Mi verde compañero creció sin pausa hasta triplicarme en altura, sin conocer su origen, repitió ramas, forma y follaje propia de su especie. ¿Cuántos gestos involuntarios iguales a los de mis padres llevaré sin saberlo? Me enseñó a amar sin tocar, sin poseer, sin enjaular. 

Vibro con las mariposas que cortan el aire cada verano, espero ilusionado el regreso de las golondrinas, su inteligencia natural no les permite volver a sitios contaminados, me emociona ver salir a la vida, pichones de gorriones desde los nidos escondidos entre sus ramas. ¿Quién pudiera echar a volar palabras emplumadas nacidas en el centro de su ser sólo para embellecer el paisaje?
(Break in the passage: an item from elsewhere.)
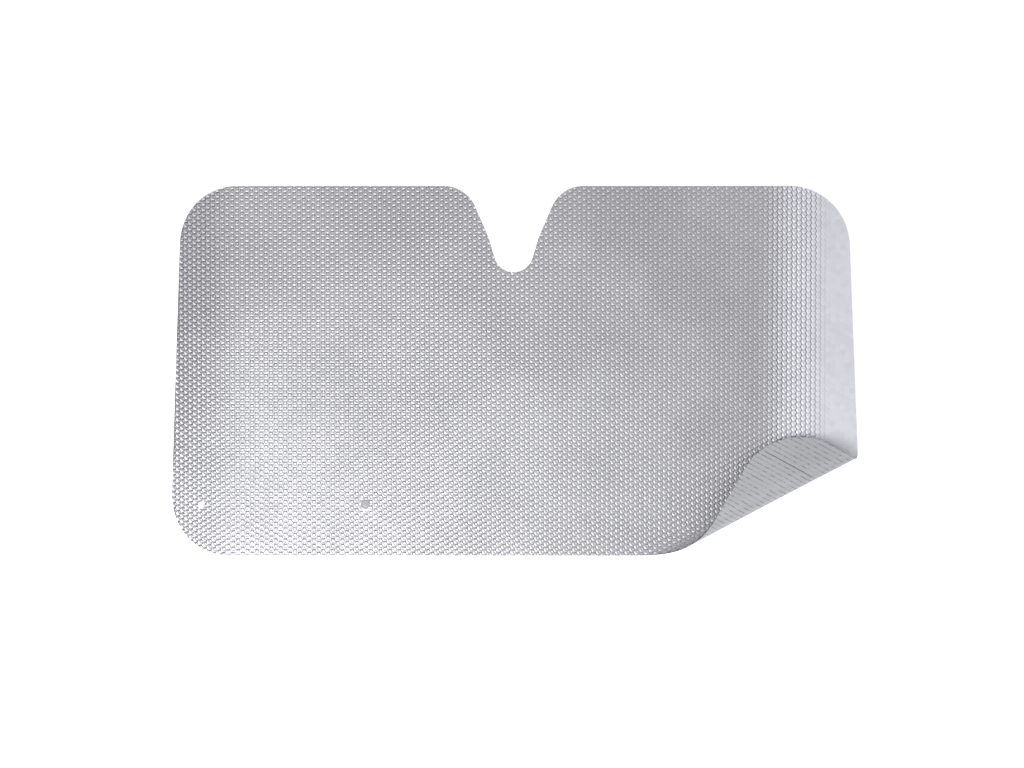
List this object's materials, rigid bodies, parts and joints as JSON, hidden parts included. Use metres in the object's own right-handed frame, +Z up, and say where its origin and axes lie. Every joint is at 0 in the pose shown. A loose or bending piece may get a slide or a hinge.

A veces coinciden nuestros inviernos, en estos casos resistimos metiéndonos para adentro, soportamos estoicos soñando juntos, lo acompaño mateando en silencio debajo de su no sombra, apoyado contra su tronco recuerdo mi columna, mi esquina, mi infancia. Con palabras del poeta Juan Gelman suelo contarle que ”estoy pegado al empedrado de sangre donde mi perro se murió, existo todavía a partir de eso, existo de eso, soy eso, a nadie pediré permiso para tener nostalgia de eso. ¿Acaso soy otra cosa?". 

Nunca dejo de pedirle disculpas como representante de la raza humana, los árboles nos estuvieron esperando millones de años para que nos convirtiéramos en la conciencia planetaria, sin embargo, nos creímos dueños de todo lo existente, ahogados en egos oscuros que nos alejan de toda luz natural, elegimos el camino de la autodestrucción. Al lado de mi ciruelo me siento completo, a veces creo que me perdonó, sólo le envidio una cosa, de los dos, el único que está seguro que volverá a llenarse de flores, es él.